Data provided

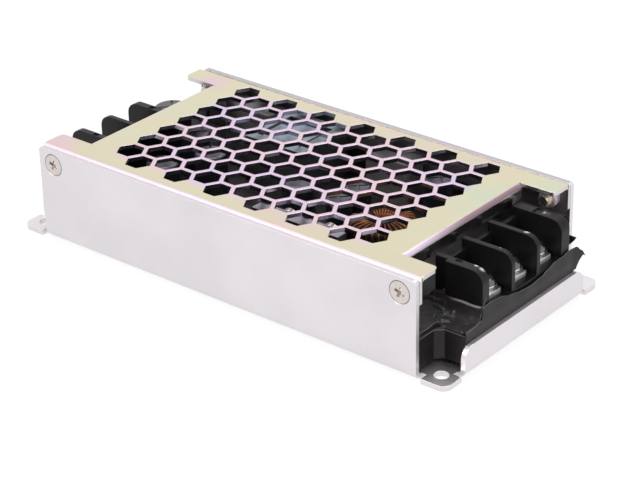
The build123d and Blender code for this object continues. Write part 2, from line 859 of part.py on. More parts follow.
# Heat spreader bar, power devices against it and the screws that hold them
spreader_x = spreader_from_spacer - spacer_x
spreader_y = -cover_inner_y + spreader_side_gap + spreader_t / 2
spreader_top = cover_inner_z - spreader_top_gap
device_z = board_top + device_board_gap
device_tab_h = spreader_top - device_tab_drop - device_z
device_body_h = device_tab_h - device_tab_show
device_hole_z = device_z + device_tab_h - device_hole_drop
device_places = [
    spreader_x + (k - (device_count - 1) / 2) * device_spacing for k in range(device_count)
]
with BuildPart() as heat_spreader:
    with BuildSketch(Plane.XY.offset(board_top)):
        with Locations((spreader_x, spreader_y)):
            Rectangle(spreader_length, spreader_t)
    extrude(amount=spreader_top - board_top)
    for x in device_places:
        seat = Plane(origin=(x, spreader_y, device_hole_z), z_dir=(0, 1, 0))
        with BuildSketch(seat):
            Circle(device_screw_d / 2 + screw_fit)
        extrude(amount=spreader_t, both=True, mode=Mode.SUBTRACT)
heat_spreader.part.label = "heat_spreader"
export_step(heat_spreader.part, "parts/heat_spreader.step")

device_face = spreader_y + spreader_t / 2
for k, x in enumerate(device_places, 1):
    with BuildPart() as device:
        tab = Plane(origin=(x, device_face, device_z), x_dir=(-1, 0, 0), z_dir=(0, 1, 0))
        with BuildSketch(tab):
            Rectangle(device_width, device_tab_h, align=(Align.CENTER, Align.MIN))
            with Locations((0, device_hole_z - device_z)):
                Circle(device_hole_d / 2, mode=Mode.SUBTRACT)
        extrude(amount=device_tab_t)
        with BuildSketch(tab.offset(device_tab_t)):
            Rectangle(device_width, device_body_h, align=(Align.CENTER, Align.MIN))
        extrude(amount=device_body_t)
        for lead in (-1, 0, 1):
            with BuildSketch(Plane.XY.offset(board_top)):
                with Locations(
                    (x + lead * device_width / 4, device_face + device_tab_t + device_body_t / 2)
                ):
                    Rectangle(pin_t, pin_t)
            extrude(amount=device_z - board_top)
    device.part.label = f"power_device_{k}"
    export_step(device.part, f"parts/power_device_{k}.step")

with BuildPart() as device_screws:
    for x in device_places:
        seat = Plane(
            origin=(x, device_face + device_tab_t, device_hole_z), z_dir=(0, 1, 0)
        )
        with BuildSketch(seat):
            Circle(device_head_d / 2)
        extrude(amount=device_head_h)
        with BuildSketch(seat):
            Circle(device_screw_d / 2)
        extrude(amount=-device_screw_length)
        face = Plane(origin=seat.origin + seat.z_dir * device_head_h, z_dir=(0, 1, 0))
        extrude(cross_recess(face), amount=-screw_recess, mode=Mode.SUBTRACT)
device_screws.part.label = "device_screws"
export_step(device_screws.part, "parts/device_screws.step")

# Potting compound, poured round everything that stands on the board
potting_floor = film_top_of_floor + seat_gap
pour = tray(
    film_inner_x - seat_gap,
    film_inner_y - seat_gap,
    film_t + seat_gap,
    potting_floor,
    potting_z,
)
near = input_walls[0][0]
with BuildPart() as potting:
    add(pour)
    with BuildSketch(Plane.YZ.offset(block_rear)):
        with BuildLine():
            Polyline(
                (near, potting_z),
                (near, potting_heap_z),
                (near - potting_heap_reach, potting_z),
                close=True,
            )
        make_face()
    extrude(amount=block_depth)
    with BuildSketch(Plane.XY.offset(board_z)):
        add(
            tray_outline(
                film_inner_x - board_margin,
                film_inner_y - board_margin,
                film_t + board_margin,
            )
        )
    extrude(amount=board_t, mode=Mode.SUBTRACT)
    with BuildSketch(Plane.XY.offset(potting_floor)):
        with GridLocations(2 * spacer_x, 2 * spacer_y, 2, 2):
            Circle(spacer_d / 2 + seat_gap)
        for name, side, walls in blocks:
            for y in ways(walls):
                with Locations((side * (plate_rear + pin_t / 2), y)):
                    Rectangle(pin_t + 2 * pin_gap, pin_width + 2 * pin_gap)
    extrude(amount=board_z - potting_floor, mode=Mode.SUBTRACT)
    with BuildSketch(Plane.XY.offset(board_top)):
        with GridLocations(2 * spacer_x, 2 * spacer_y, 2, 2):
            Circle(board_head_d / 2 + seat_gap)
    extrude(amount=board_head_h + seat_gap, mode=Mode.SUBTRACT)
    with BuildSketch(Plane.XY.offset(board_top)):
        for name, side, walls in blocks:
            low, high = walls[0][0] - seat_gap, walls[-1][1] + seat_gap
            with Locations((side * (block_rear - seat_gap + length) / 2, (low + high) / 2)):
                Rectangle(length - block_rear + seat_gap, high - low)
        with Locations((block_front - pad_length / 2, near - pad_t / 2)):
            Rectangle(pad_length + 2 * seat_gap, pad_t + 2 * seat_gap)
        for name, x, y, diameter, can_height in capacitors:
            with Locations((x, y)):
                Circle(diameter / 2 + seat_gap)
        for name, x, y, box_length, box_width, box_top in film_capacitors:
            with Locations((x, y)):
                Rectangle(box_length + 2 * seat_gap, box_width + 2 * seat_gap)
        with Locations((transformer_x, transformer_y)):
            Rectangle(core_length + 2 * bobbin_t + 2 * seat_gap, core_width + 2 * seat_gap)
        with Locations((choke_x, choke_y)):
            Circle(choke_od / 2 + sleeve_t + wire_d + wound_gap + seat_gap)
        device_back = spreader_y - spreader_t / 2 - seat_gap
        device_front = device_face + device_tab_t + device_body_t + seat_gap
        with Locations((spreader_x, (device_back + device_front) / 2)):
            Rectangle(spreader_length + 2 * seat_gap, device_front - device_back)
    extrude(amount=potting_heap_z, mode=Mode.SUBTRACT)
potting.part.label = "potting"
export_step(potting.part, "parts/potting.step")
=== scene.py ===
"""Enclosed power converter: finishes, fine detail, camera and studio around the CAD frame."""

import json
from math import cos, pi, radians, sin

import bmesh
import bpy
from mathutils import Matrix, Vector


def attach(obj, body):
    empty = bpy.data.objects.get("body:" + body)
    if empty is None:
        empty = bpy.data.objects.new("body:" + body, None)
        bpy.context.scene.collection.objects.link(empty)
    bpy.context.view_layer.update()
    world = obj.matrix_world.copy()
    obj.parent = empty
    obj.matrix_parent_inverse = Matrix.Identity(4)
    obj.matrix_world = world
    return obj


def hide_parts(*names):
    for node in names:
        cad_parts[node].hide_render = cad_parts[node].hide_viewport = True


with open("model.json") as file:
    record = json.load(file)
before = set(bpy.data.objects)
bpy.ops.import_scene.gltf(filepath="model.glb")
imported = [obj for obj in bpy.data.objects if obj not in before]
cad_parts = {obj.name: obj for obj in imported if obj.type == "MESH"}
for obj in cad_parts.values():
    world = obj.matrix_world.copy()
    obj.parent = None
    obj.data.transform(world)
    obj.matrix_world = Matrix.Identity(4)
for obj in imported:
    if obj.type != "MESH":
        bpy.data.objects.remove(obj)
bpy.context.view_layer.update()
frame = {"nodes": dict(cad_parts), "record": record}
MM = 0.001


def linear(red, green, blue):
    """A colour given as 0-255 screen values, as the linear colour that shaders take."""
    channels = []
    for value in (red, green, blue):
        c = value / 255
        channels.append(c / 12.92 if c <= 0.04045 else ((c + 0.055) / 1.055) ** 2.4)
    return (*channels, 1.0)


class Socket:
    """A shader value that Python's own operators work on, one Math node each."""

    def __init__(self, finish, socket):
        self.finish = finish
        self.socket = socket

    def math(self, operation, *others):
        values = dict(enumerate((self, *others)))
        return self.finish.add("ShaderNodeMath", {"operation": operation}, values)

    def __add__(self, other):
        return self.math("ADD", other)

    __radd__ = __add__

    def __mul__(self, other):
        return self.math("MULTIPLY", other)

    __rmul__ = __mul__

    def __sub__(self, other):
        return self.math("SUBTRACT", other)

    def __rsub__(self, other):
        return self * -1 + other

    def band(self, low, full, still, high):
        """1 from full to still, 0 below low and above high, smooth between them."""
        return self.step(low, full) * (1 - self.step(still, high))

    def clamp(self):
        return self.finish.add("ShaderNodeClamp", {}, {"Value": self})

    def step(self, low, high):
        """0 below low, 1 above high, smooth between them."""
        settings = {"interpolation_type": "SMOOTHSTEP"}
        values = {"Value": self, "From Min": low, "From Max": high}
        return self.finish.add("ShaderNodeMapRange", settings, values)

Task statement
Reply with the number of lines in the data that include the string "model" and nothing else.

Result of this task
2